7 of 290 comments (clear)

  1. Legality? by Anonymous Coward · · Score: 4, Interesting

    Noob question here: apart maybe from frequency allocation, is there an international law or equivalent regulation on signal jamming?

    1. Re:Legality? by Anonymous Coward · · Score: 5, Interesting

      International law only works if backed up by threats of punishment if you don't comply.

      And this is why American foreign politics are not taken seriously.

      Let's not be naive here. NK is a bandit state that follows and discards laws and regulations on a whim and in a seemingly irrational manner to an outside observer. Still, smaller countries (Scandinavian countries for example) have seen great successes in frequency allocation agreements through such organizations such as HFCC against a number of larger countries. I remember the Norwegian delegation some years ago negotiating away -China- from a critical allocation they both needed. This was done through careful diplomacy, some clever alternative arrangements and generally both parties being interested in a solution even if they were miles apart on the issue to begin with. The next year, they did it again, this time fending off Russia. Anyone suggesting that Norway has anything to threaten Russia and China with is an armchair general not to be taken seriously.

      Whether the same could be arranged with NK... I remain sceptical but to dismiss it off-hand is foolish. You seem to have a very ingrained mental image of NK being the very soul of evil and the US being the shining city on the hill, never acting in bad faith. This image is incorrect on both accounts.

      Personally, I'd think an invitation into HFCC and serious negotiation from equal parties is the best option likely to succeed. If not, and NK would be bluffing, THEN you would be in the situation where other options could be considered.

      tl;dr - You're too gung-ho. There ARE institutions to handle this sort of thing. I've served on several and we've done some very good and difficult work deemed "impossible" by the US State Dept. because they only really have a hammer and not every problem is a nail.

    2. Re:Legality? by d3ac0n · · Score: 4, Interesting

      Well, that guy or not, you are (sadly) correct. China has far too much economic influence in the world for any nation (even my much beloved USA) to stand up to them.

      The Norks, on the other hand, hold no such distinction. The only reason they haven't been stomped into the ground yet is both their proximity to China (China doesn't want a war in it's back yard and all the Nork refugees that would come with it) and the fact that they really are that unimportant in the world.

      Of course, should they actually get a viable nuke missile program off the ground AND the USA gets a president with some backbone (Unlike the current "teleprompter-in-chief") then something might be done about it. Maybe.

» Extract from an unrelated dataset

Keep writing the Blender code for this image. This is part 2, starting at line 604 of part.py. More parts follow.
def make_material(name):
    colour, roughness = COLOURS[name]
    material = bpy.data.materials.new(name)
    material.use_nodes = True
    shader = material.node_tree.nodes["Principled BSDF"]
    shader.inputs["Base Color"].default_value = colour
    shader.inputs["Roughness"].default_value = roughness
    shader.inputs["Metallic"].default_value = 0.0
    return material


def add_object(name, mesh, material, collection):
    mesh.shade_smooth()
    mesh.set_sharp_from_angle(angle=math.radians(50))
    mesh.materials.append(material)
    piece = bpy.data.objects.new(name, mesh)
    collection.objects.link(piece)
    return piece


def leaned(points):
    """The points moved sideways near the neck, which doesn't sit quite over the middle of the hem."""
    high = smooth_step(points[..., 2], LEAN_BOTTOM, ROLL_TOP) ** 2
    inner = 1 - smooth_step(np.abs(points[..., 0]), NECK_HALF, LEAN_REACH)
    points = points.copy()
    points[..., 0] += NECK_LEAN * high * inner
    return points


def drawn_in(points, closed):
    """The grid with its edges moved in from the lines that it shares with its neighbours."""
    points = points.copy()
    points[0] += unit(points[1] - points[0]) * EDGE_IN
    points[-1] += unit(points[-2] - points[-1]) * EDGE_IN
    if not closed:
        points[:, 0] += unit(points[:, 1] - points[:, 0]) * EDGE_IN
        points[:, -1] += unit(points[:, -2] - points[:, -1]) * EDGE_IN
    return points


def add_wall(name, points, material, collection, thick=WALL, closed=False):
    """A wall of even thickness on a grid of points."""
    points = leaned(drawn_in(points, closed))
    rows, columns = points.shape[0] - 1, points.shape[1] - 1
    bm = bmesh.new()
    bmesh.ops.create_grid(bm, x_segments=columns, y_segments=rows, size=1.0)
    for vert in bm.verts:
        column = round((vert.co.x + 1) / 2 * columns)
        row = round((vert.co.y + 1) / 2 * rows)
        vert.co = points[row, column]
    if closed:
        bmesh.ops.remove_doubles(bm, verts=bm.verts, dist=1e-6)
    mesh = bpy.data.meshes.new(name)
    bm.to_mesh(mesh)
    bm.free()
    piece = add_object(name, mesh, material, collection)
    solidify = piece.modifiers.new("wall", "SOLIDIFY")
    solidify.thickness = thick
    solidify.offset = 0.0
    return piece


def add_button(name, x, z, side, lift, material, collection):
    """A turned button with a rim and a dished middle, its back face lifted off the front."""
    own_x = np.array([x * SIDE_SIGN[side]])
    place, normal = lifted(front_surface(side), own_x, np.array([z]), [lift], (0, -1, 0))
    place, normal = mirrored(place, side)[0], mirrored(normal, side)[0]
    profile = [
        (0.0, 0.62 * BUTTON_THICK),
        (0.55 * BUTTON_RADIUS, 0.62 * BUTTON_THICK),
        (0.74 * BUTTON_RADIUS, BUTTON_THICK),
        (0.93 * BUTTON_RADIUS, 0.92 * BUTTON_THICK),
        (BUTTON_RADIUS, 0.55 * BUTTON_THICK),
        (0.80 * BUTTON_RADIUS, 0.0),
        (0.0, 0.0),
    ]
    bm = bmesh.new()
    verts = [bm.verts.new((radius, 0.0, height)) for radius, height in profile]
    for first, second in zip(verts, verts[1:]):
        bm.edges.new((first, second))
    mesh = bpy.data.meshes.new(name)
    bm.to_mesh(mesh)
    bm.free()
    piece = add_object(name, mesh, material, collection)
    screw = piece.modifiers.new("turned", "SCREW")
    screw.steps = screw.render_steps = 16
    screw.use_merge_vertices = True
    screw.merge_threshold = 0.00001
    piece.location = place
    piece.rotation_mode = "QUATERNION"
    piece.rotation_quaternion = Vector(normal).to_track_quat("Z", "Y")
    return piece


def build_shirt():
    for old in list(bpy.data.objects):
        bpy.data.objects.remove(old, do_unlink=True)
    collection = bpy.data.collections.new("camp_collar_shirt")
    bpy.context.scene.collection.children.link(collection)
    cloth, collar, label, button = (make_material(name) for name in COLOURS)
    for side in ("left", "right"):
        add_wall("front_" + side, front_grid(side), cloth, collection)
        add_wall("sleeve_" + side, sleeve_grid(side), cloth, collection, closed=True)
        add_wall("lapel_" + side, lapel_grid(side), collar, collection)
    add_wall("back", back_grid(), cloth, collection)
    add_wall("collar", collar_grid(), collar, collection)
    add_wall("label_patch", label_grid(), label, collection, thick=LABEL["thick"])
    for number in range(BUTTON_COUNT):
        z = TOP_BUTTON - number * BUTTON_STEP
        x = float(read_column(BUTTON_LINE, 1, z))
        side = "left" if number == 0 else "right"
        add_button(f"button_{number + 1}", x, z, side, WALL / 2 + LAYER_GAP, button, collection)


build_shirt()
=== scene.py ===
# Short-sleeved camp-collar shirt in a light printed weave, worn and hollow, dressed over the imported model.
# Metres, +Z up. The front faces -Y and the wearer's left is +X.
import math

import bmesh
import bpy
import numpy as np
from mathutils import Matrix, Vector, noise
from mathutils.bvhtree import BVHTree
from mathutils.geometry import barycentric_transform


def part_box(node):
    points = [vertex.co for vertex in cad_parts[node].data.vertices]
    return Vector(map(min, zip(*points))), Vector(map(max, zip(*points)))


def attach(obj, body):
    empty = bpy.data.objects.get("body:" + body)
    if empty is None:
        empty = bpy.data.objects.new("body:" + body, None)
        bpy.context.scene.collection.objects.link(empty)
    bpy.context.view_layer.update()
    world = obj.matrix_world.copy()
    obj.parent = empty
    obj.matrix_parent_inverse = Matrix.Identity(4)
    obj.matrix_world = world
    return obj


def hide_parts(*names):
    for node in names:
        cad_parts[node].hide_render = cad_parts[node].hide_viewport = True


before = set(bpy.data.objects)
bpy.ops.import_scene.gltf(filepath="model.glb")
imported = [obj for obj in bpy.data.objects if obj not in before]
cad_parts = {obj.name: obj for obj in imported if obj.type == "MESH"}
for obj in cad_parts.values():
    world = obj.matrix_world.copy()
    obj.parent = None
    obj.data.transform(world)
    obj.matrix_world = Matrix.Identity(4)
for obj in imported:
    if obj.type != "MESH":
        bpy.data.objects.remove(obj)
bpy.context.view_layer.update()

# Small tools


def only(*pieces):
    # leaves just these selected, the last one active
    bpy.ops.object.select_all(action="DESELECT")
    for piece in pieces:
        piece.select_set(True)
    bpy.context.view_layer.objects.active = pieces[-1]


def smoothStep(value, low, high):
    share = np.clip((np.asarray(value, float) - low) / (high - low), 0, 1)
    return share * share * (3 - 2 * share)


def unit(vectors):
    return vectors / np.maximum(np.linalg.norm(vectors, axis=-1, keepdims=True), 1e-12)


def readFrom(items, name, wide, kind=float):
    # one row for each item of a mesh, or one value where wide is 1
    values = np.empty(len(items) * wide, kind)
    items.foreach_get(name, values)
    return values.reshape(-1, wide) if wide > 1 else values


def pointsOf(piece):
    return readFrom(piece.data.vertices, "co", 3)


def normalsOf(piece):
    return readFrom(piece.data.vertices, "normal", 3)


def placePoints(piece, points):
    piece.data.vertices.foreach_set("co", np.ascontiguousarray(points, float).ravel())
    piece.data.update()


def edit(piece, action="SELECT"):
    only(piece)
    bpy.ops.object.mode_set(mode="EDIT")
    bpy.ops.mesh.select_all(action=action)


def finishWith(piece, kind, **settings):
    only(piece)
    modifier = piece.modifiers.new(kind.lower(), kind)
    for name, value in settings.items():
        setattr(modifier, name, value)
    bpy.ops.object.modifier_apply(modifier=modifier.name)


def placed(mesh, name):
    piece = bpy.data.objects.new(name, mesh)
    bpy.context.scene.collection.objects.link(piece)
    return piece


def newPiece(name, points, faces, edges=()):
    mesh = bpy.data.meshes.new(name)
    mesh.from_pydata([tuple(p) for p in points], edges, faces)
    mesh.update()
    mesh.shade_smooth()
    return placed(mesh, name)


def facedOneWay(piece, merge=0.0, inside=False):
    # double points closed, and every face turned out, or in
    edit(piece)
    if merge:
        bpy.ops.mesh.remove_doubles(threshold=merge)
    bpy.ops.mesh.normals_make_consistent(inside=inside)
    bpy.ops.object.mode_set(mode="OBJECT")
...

At the rate China is divesting itself of US Bonds, the US won't owe them much debt fairly soon, and will be more free to act.

      The next several years should be "interesting" to say the least.

      --
      Official Heretic from the "Church of Global Warming". Proven right thanks to whistle blowers. AGW = Flat Earth Theory
    3. Re:Legality? by rahvin112 · · Score: 4, Interesting

      So much Fail.

      The Reason the US doesn't attack North Korea is twofold. The first being NK presents no tangible threat to the US. They've been trying to build that threat so we will take their threats seriously (and give them what they want) but they continue to fail at ICBM's. Second reason is that NK has about 50,000 ordinary artillery pieces within range of Seoul, a city of more than 10 million. Within 5 minutes NK could kill several million people with conventional artillery barrages. There is no doubt in anyones mind that if it came to war SK could at this time decimate NK, but the cost to SK would be VERY high (millions of casualties and decimate their industrial might). This is partly the reason the US troops stationed in SK are now several hundred miles from DMZ with the SK army taking the lead point of defense.

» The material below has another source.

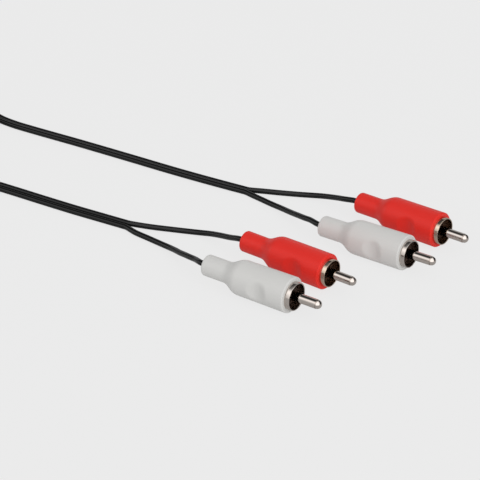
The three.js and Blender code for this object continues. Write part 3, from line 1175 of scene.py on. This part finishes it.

      Now on to the History. China didn't give two wits about NK and certainly didn't invade and defend NK for the silly reason of a united Korea with US backing (Sino-US relations had always been reasonable up to that point, even under the Communists and the US acting like babies about Commies). China invaded for several reasons but two are the most important. The first is that after Patton launched the amphibious landing behind NK lines and decimated the NK Army he started talking about not stopping at Pyongyang and continuing on to Beijing. (Yes, he did talk publicly about invading China). This brings up the second reason, because of Patton's statements the Chinese issued an ultimatum to the US that if UN forces approached within 300 miles of the Chinese border that China would be forced to retaliate. Patton and the US ignored the warning and proceeded on to within IIRC about 50 miles of the border (and ran right into the 300,000 troops China had snuck into NK). Patton was fired after this, partly for his failure to take the Chinese threat seriously and partly because he started publicly talking about Nuking Beijing as retaliation. The rest is history but to sum up, the reason China invaded was because they believed that they were under threat from invasion if for no other reason than the top general of the UN forces was talking publicly about doing it. The Chinese believed they were defending mainland China from invasion by US forces.

  2. GPS reliance by Savage-Rabbit · · Score: 5, Interesting

    While no accidents have been caused as yet, it has caused quite some disruption and has made ocean going craft suffer as well due to their heavy reliance on GPS signals.

    It's amazing how many pilots/captains have completely lost the ability to navigate their vessels without electronics and the problem is made worse by the fact that the infrastructure you need to navigate without it has been neglected or even systematically dismantled in many countries. I have sometimes wondered what effect it would have on a major NATO military maneuver if you specified half way through the war-game that: "The enemy just knocked out several of our GPS satellites, please simulate this by not making any use of your GPS equipment nor any GPS enabled munitions except those that have a fallback mode".

    --
    Only to idiots, are orders laws.
    -- Henning von Tresckow
    1. Re:GPS reliance by phaunt · · Score: 5, Interesting

      The GP's point still stands. He mentions "that the infrastructure you need to navigate without it has been neglected or even systematically dismantled". This includes lighthouses, many of which are no longer being maintained. I find this a bad idea: they offer a globally distributed and resilient fall-back option to the much more centralised (almost single-point-of-failure) technology that GPS offers.

  3. Tim Burton Movie Fodder by retroworks · · Score: 5, Interesting

    Now that he's finished "Dark Shadows", and in the spirit of "Mars Attacks!", and Edward Scissorhands etc., we really need Tim Burton to do a movie about North Korea. I think he could capture the ethos.